Likely, it won’t be the actual technology that governs which of the above becomes optimal over time, rather it will be about network effects. Blockchain technology has created tremendous innovation in finance, payments, and many related areas; however, social behaviours, cultural norms, and regional preferences cannot be undone overnight.

Nations in the West are accustomed to tipping staff, donating to non-profits and charities, and rewarding social innovation through fundraisers and similar activities. Payment processing technology has reduced friction in many ways for these activities to occur; yet at the same time, these technologies have given rise to new industries that themselves displace workers and reduce full-time work. The long-term solution likely lies in the middle between a hyper-tech future and a sense of tradition that governs a nation’s history.

In many Western nations today, the best possible tip or donation would still be physical cash, or even silver/gold for some. Even a cheque from a local bank is preferable to an obscure digital currency, no matter how ‘innovative’ it might seem. Nonetheless, the massive rise of Bitcoin, Ethereum and other digital assets has created wealth effects that will have exponential ripples into the margins of society where this newfound wealth can have the greatest impact, and potentially even shift this model. On the edges, creators and non-profits may experiment with new ways to bring in tips/donations, especially during rough economic times like we are in now.

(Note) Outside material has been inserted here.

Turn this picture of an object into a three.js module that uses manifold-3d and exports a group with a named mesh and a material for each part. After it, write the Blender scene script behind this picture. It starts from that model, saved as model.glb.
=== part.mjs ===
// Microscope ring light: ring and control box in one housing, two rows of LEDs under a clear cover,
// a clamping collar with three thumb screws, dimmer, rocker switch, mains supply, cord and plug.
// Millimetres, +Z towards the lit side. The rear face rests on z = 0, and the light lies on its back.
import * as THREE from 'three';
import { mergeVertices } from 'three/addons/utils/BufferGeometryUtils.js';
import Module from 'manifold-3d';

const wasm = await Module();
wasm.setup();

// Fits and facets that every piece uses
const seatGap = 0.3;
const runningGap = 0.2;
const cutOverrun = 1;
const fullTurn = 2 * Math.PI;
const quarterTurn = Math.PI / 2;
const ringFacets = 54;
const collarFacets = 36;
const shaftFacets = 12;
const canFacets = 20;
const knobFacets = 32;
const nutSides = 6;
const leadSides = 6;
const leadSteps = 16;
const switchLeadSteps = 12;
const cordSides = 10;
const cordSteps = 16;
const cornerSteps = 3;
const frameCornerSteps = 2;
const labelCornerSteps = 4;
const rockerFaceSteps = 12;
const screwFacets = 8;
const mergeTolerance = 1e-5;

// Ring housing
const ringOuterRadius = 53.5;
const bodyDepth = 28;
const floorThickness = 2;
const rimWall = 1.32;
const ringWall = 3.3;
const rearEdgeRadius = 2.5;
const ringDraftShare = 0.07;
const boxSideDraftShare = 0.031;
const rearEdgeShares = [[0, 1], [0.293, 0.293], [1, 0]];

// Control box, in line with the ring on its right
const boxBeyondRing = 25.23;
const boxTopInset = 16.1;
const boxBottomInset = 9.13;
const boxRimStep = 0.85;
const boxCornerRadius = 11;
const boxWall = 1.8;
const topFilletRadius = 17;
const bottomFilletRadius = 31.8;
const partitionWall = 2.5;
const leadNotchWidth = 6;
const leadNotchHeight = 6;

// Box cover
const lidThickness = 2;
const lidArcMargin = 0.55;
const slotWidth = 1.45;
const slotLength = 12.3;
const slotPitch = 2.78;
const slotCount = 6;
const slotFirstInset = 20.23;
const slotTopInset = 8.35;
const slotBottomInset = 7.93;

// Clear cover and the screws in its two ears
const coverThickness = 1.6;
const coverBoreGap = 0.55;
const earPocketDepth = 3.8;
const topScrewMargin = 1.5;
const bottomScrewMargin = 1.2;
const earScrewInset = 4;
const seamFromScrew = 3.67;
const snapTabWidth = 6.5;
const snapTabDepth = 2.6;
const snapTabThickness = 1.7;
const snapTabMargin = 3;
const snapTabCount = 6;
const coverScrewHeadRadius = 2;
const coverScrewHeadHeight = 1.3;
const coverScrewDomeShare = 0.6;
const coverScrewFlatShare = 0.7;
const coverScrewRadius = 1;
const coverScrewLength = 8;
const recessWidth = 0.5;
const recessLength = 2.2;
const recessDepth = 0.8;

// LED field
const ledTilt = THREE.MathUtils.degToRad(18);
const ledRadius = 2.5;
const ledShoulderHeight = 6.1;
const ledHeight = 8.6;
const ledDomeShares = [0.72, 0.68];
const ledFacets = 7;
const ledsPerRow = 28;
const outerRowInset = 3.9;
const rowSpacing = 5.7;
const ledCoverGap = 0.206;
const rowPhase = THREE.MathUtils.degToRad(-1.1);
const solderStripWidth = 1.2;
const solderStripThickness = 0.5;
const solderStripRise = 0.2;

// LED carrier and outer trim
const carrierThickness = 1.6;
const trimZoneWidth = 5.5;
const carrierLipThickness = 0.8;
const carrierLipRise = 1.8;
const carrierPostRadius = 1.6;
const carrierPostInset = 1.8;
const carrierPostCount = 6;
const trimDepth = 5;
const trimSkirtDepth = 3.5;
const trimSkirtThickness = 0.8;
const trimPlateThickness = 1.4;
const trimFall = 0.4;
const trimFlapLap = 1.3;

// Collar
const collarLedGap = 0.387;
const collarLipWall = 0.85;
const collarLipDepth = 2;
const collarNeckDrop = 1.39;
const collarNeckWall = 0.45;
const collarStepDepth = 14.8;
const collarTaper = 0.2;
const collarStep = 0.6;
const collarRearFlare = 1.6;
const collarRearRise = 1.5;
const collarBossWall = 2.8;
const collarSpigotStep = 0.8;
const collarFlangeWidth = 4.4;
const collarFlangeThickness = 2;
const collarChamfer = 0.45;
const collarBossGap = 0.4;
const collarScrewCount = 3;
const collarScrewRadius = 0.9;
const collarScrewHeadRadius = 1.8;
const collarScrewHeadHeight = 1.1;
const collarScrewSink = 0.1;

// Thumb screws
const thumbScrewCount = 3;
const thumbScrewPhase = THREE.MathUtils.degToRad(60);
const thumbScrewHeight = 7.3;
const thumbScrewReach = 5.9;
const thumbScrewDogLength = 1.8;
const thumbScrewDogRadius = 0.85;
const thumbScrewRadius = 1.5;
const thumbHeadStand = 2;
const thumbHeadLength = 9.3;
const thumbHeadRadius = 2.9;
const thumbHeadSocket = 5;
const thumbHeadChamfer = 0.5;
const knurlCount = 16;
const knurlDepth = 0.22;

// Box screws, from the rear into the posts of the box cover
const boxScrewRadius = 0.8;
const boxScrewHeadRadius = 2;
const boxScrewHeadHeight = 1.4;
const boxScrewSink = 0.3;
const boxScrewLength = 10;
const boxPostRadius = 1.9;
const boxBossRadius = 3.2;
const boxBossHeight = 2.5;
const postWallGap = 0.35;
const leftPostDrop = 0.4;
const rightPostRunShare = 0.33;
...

The question is, when the wheels of the global economy begin to turn again, will cash in major global currencies be king, along with silver, gold and other physical assets? Or will Bitcoin, Ethereum, and other high-flying digital assets overtake the role that these traditional bastions of value play in our society? The answer is likely somewhere in the middle, but following the happenings on the edges of the economy may provide insights into what to expect.